- [EXERCISE]
Reproduce every entry in the listing without alteration.

- [GIVEN DATA]
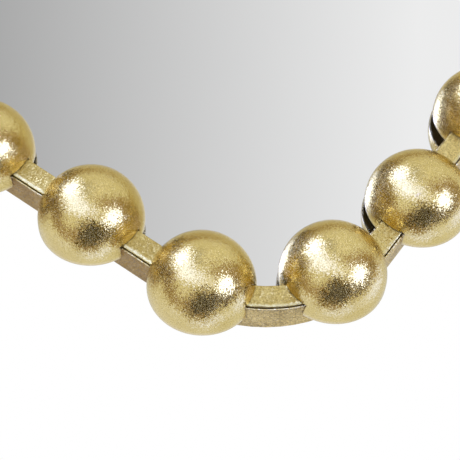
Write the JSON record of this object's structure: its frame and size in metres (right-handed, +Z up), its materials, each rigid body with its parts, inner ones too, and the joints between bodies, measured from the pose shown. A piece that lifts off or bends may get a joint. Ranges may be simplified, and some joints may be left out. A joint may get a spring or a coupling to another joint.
{
  "type": "arched wall mirror",
  "caption": "Arched wall mirror with a flat bottom, rounded lower corners and gold half balls threaded along a narrow metal rail.",
  "frame": {"origin": "on the wall plane, on the middle pad of the bottom rail, at the rail's centre line", "axes": "+Z up, the mirror faces -Y, +Y points into the wall, +X to the right of someone who looks at the mirror"},
  "size_m": [0.6077, 0.0512, 0.9332],
  "materials": {
    "leafed_dome": "antique gold leaf, speckled, half gloss",
    "leafed_strip": "granular gold leaf",
    "leafed_channel": "dull bronze-gold leaf",
    "plain_steel": "plain steel",
    "zinc_screws": "zinc plated",
    "zinc_clips": "zinc plated",
    "ring_wire": "zinc plated wire",
    "foam_tape": "black foam tape",
    "mirror_glass": "silvered float glass",
    "board": "brown hardboard",
    "pad_rubber": "soft black rubber"
  },
  "bodies": {
    "frame": {"frame_channel": "leafed_channel", "front_strip": "leafed_strip", "dome_posts": "plain_steel", "dome_screws": "zinc_screws", "spacer_sleeves": "plain_steel", "glass_ledge": "leafed_channel", "glass_tape": "foam_tape", "mirror_glass": "mirror_glass", "backing_board": "board", "retaining_clips": "zinc_clips", "clip_screws": "zinc_screws", "hanger_screws": "zinc_screws", "hanger_strap_right": "zinc_clips", "hanger_strap_left": "zinc_clips", "wall_pads": "pad_rubber", "dome_01": "leafed_dome", "dome_02": "leafed_dome", "dome_03": "leafed_dome", "dome_04": "leafed_dome", "dome_05": "leafed_dome", "dome_06": "leafed_dome", "dome_07": "leafed_dome", "dome_08": "leafed_dome", "dome_09": "leafed_dome", "dome_10": "leafed_dome", "dome_11": "leafed_dome", "dome_12": "leafed_dome", "dome_13": "leafed_dome", "dome_14": "leafed_dome", "dome_15": "leafed_dome", "dome_16": "leafed_dome", "dome_17": "leafed_dome", "dome_18": "leafed_dome", "dome_19": "leafed_dome", "dome_20": "leafed_dome", "dome_21": "leafed_dome", "dome_22": "leafed_dome", "dome_23": "leafed_dome", "dome_24": "leafed_dome", "dome_25": "leafed_dome", "dome_26": "leafed_dome", "dome_27": "leafed_dome", "dome_28": "leafed_dome", "dome_29": "leafed_dome", "dome_30": "leafed_dome", "dome_31": "leafed_dome"},
    "ring_right": {"d_ring_right": "ring_wire"},
    "ring_left": {"d_ring_left": "ring_wire"}
  },
  "joints": [
    {"name": "ring_right_swing", "type": "hinge", "parent": "frame", "child": "ring_right", "pos_m": [0.2715, -0.0026, 0.58845], "axis": [1, 0, 0], "range_deg": [0, 180]},
    {"name": "ring_left_swing", "type": "hinge", "parent": "frame", "child": "ring_left", "pos_m": [-0.2715, -0.0026, 0.58845], "axis": [1, 0, 0], "range_deg": [0, 180]}
  ]
}
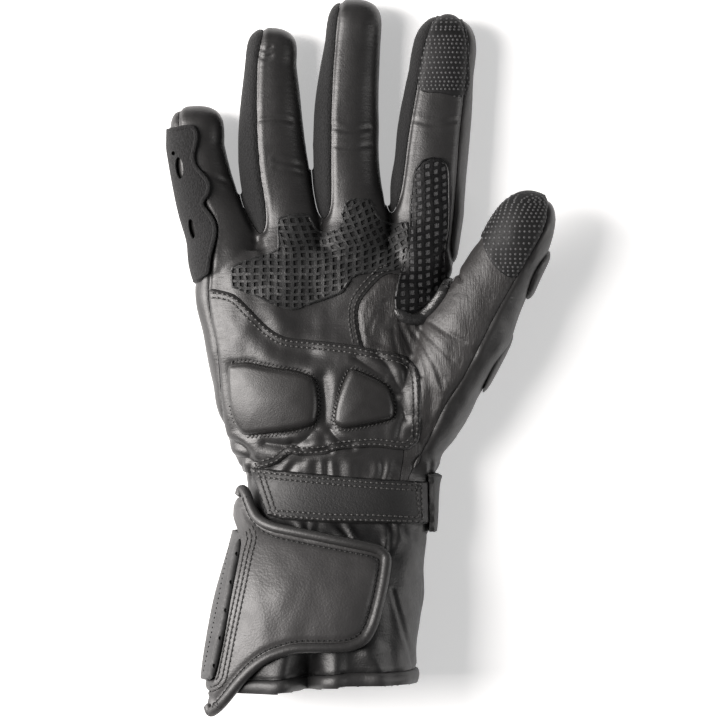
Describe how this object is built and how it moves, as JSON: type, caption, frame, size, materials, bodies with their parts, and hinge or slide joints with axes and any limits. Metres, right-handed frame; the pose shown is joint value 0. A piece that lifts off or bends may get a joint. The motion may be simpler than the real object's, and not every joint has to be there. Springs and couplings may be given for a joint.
{
  "type": "gauntlet sport glove",
  "caption": "Right-hand padded leather gauntlet glove lying palm up, with net grips, heel pads, a wrist strap and a wrapped cuff flap.",
  "frame": {"origin": "on the surface the glove lies on, below the middle of its whole plan", "axes": "+X towards the thumb side, +Y towards the fingertips, +Z out of the palm"},
  "size_m": [0.1738, 0.3188, 0.0652],
  "materials": {
    "smooth_leather": "satin smooth full-grain leather",
    "brushed_leather": "satin leather brushed by use",
    "cuff_leather": "satin leather with fine grain",
    "pad_leather": "satin leather stretched over a pad",
    "grained_leather": "pebbled satin leather",
    "piping_leather": "satin leather rolled over a cord",
    "folded_leather": "glossy folded leather edge",
    "strap_leather": "fine grained leather",
    "side_fabric": "matt knitted side strip",
    "guard_suede": "matt microfibre suede",
    "binding": "ribbed edge tape",
    "grip_net": "glossy raised net on a matt ground",
    "grip_dots": "matt print of small raised dots",
    "ridge_rubber": "satin moulded rubber"
  },
  "bodies": {
    "root": {"palm_leather": "smooth_leather", "little_finger_leather": "smooth_leather", "ring_finger_leather": "smooth_leather", "middle_finger_leather": "smooth_leather", "index_finger_leather": "smooth_leather", "thumb_leather": "brushed_leather", "thumb_back": "smooth_leather", "back_leather": "smooth_leather", "fourchette_little_ring": "side_fabric", "fourchette_ring_middle": "side_fabric", "fourchette_middle_index": "side_fabric", "index_side": "smooth_leather", "outer_side": "smooth_leather", "thumb_side": "smooth_leather", "wrist_gather": "cuff_leather", "cuff_body": "cuff_leather", "cuff_hem_binding": "binding", "palm_grip": "grip_net", "web_grip": "grip_net", "web_grip_edge": "folded_leather", "heel_panel": "smooth_leather", "heel_pad_outer": "pad_leather", "heel_pad_inner": "pad_leather", "index_tip_grip": "grip_dots", "thumb_tip_grip": "grip_dots", "little_finger_guard": "guard_suede", "thumb_guard_tip": "guard_suede", "thumb_guard_root": "guard_suede", "wrist_strap": "strap_leather", "strap_keeper": "strap_leather", "cuff_flap": "grained_leather", "flap_piping": "piping_leather", "cuff_side_ridge": "ridge_rubber"}
  },
  "joints": []
}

- [COMPLETE ANSWER]
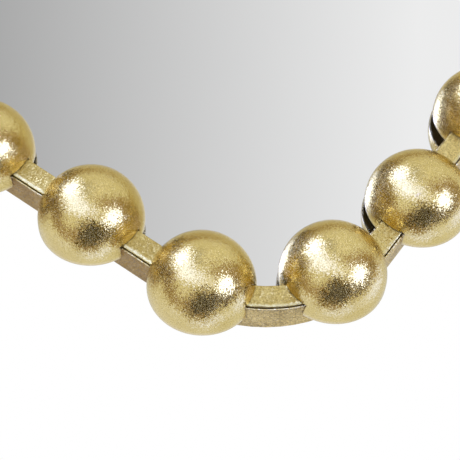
Write the JSON record of this object's structure: its frame and size in metres (right-handed, +Z up), its materials, each rigid body with its parts, inner ones too, and the joints between bodies, measured from the pose shown. A piece that lifts off or bends may get a joint. Ranges may be simplified, and some joints may be left out. A joint may get a spring or a coupling to another joint.
{
  "type": "arched wall mirror",
  "caption": "Arched wall mirror with a flat bottom, rounded lower corners and gold half balls threaded along a narrow metal rail.",
  "frame": {"origin": "on the wall plane, on the middle pad of the bottom rail, at the rail's centre line", "axes": "+Z up, the mirror faces -Y, +Y points into the wall, +X to the right of someone who looks at the mirror"},
  "size_m": [0.6077, 0.0512, 0.9332],
  "materials": {
    "leafed_dome": "antique gold leaf, speckled, half gloss",
    "leafed_strip": "granular gold leaf",
    "leafed_channel": "dull bronze-gold leaf",
    "plain_steel": "plain steel",
    "zinc_screws": "zinc plated",
    "zinc_clips": "zinc plated",
    "ring_wire": "zinc plated wire",
    "foam_tape": "black foam tape",
    "mirror_glass": "silvered float glass",
    "board": "brown hardboard",
    "pad_rubber": "soft black rubber"
  },
  "bodies": {
    "frame": {"frame_channel": "leafed_channel", "front_strip": "leafed_strip", "dome_posts": "plain_steel", "dome_screws": "zinc_screws", "spacer_sleeves": "plain_steel", "glass_ledge": "leafed_channel", "glass_tape": "foam_tape", "mirror_glass": "mirror_glass", "backing_board": "board", "retaining_clips": "zinc_clips", "clip_screws": "zinc_screws", "hanger_screws": "zinc_screws", "hanger_strap_right": "zinc_clips", "hanger_strap_left": "zinc_clips", "wall_pads": "pad_rubber", "dome_01": "leafed_dome", "dome_02": "leafed_dome", "dome_03": "leafed_dome", "dome_04": "leafed_dome", "dome_05": "leafed_dome", "dome_06": "leafed_dome", "dome_07": "leafed_dome", "dome_08": "leafed_dome", "dome_09": "leafed_dome", "dome_10": "leafed_dome", "dome_11": "leafed_dome", "dome_12": "leafed_dome", "dome_13": "leafed_dome", "dome_14": "leafed_dome", "dome_15": "leafed_dome", "dome_16": "leafed_dome", "dome_17": "leafed_dome", "dome_18": "leafed_dome", "dome_19": "leafed_dome", "dome_20": "leafed_dome", "dome_21": "leafed_dome", "dome_22": "leafed_dome", "dome_23": "leafed_dome", "dome_24": "leafed_dome", "dome_25": "leafed_dome", "dome_26": "leafed_dome", "dome_27": "leafed_dome", "dome_28": "leafed_dome", "dome_29": "leafed_dome", "dome_30": "leafed_dome", "dome_31": "leafed_dome"},
    "ring_right": {"d_ring_right": "ring_wire"},
    "ring_left": {"d_ring_left": "ring_wire"}
  },
  "joints": [
    {"name": "ring_right_swing", "type": "hinge", "parent": "frame", "child": "ring_right", "pos_m": [0.2715, -0.0026, 0.58845], "axis": [1, 0, 0], "range_deg": [0, 180]},
    {"name": "ring_left_swing", "type": "hinge", "parent": "frame", "child": "ring_left", "pos_m": [-0.2715, -0.0026, 0.58845], "axis": [1, 0, 0], "range_deg": [0, 180]}
  ]
}
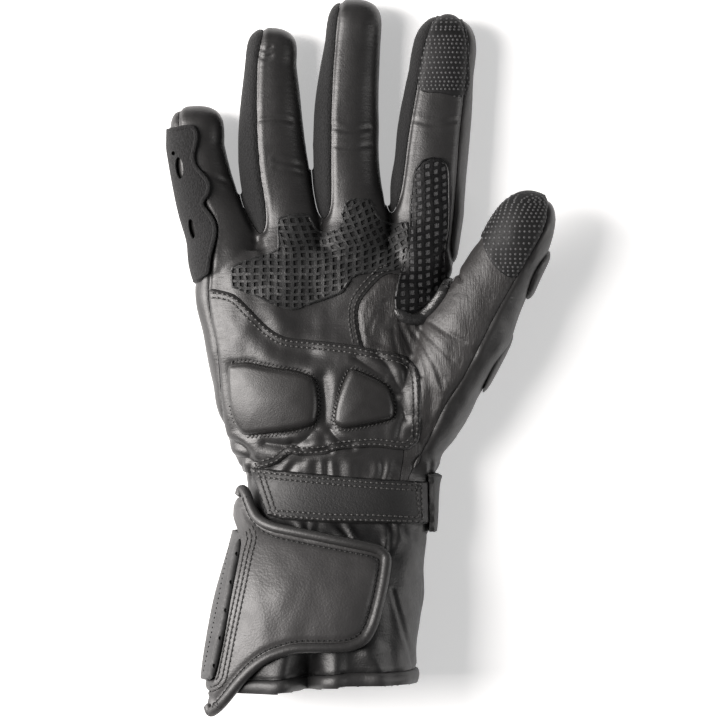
Describe how this object is built and how it moves, as JSON: type, caption, frame, size, materials, bodies with their parts, and hinge or slide joints with axes and any limits. Metres, right-handed frame; the pose shown is joint value 0. A piece that lifts off or bends may get a joint. The motion may be simpler than the real object's, and not every joint has to be there. Springs and couplings may be given for a joint.
{
  "type": "gauntlet sport glove",
  "caption": "Right-hand padded leather gauntlet glove lying palm up, with net grips, heel pads, a wrist strap and a wrapped cuff flap.",
  "frame": {"origin": "on the surface the glove lies on, below the middle of its whole plan", "axes": "+X towards the thumb side, +Y towards the fingertips, +Z out of the palm"},
  "size_m": [0.1738, 0.3188, 0.0652],
  "materials": {
    "smooth_leather": "satin smooth full-grain leather",
    "brushed_leather": "satin leather brushed by use",
    "cuff_leather": "satin leather with fine grain",
    "pad_leather": "satin leather stretched over a pad",
    "grained_leather": "pebbled satin leather",
    "piping_leather": "satin leather rolled over a cord",
    "folded_leather": "glossy folded leather edge",
    "strap_leather": "fine grained leather",
    "side_fabric": "matt knitted side strip",
    "guard_suede": "matt microfibre suede",
    "binding": "ribbed edge tape",
    "grip_net": "glossy raised net on a matt ground",
    "grip_dots": "matt print of small raised dots",
    "ridge_rubber": "satin moulded rubber"
  },
  "bodies": {
    "root": {"palm_leather": "smooth_leather", "little_finger_leather": "smooth_leather", "ring_finger_leather": "smooth_leather", "middle_finger_leather": "smooth_leather", "index_finger_leather": "smooth_leather", "thumb_leather": "brushed_leather", "thumb_back": "smooth_leather", "back_leather": "smooth_leather", "fourchette_little_ring": "side_fabric", "fourchette_ring_middle": "side_fabric", "fourchette_middle_index": "side_fabric", "index_side": "smooth_leather", "outer_side": "smooth_leather", "thumb_side": "smooth_leather", "wrist_gather": "cuff_leather", "cuff_body": "cuff_leather", "cuff_hem_binding": "binding", "palm_grip": "grip_net", "web_grip": "grip_net", "web_grip_edge": "folded_leather", "heel_panel": "smooth_leather", "heel_pad_outer": "pad_leather", "heel_pad_inner": "pad_leather", "index_tip_grip": "grip_dots", "thumb_tip_grip": "grip_dots", "little_finger_guard": "guard_suede", "thumb_guard_tip": "guard_suede", "thumb_guard_root": "guard_suede", "wrist_strap": "strap_leather", "strap_keeper": "strap_leather", "cuff_flap": "grained_leather", "flap_piping": "piping_leather", "cuff_side_ridge": "ridge_rubber"}
  },
  "joints": []
}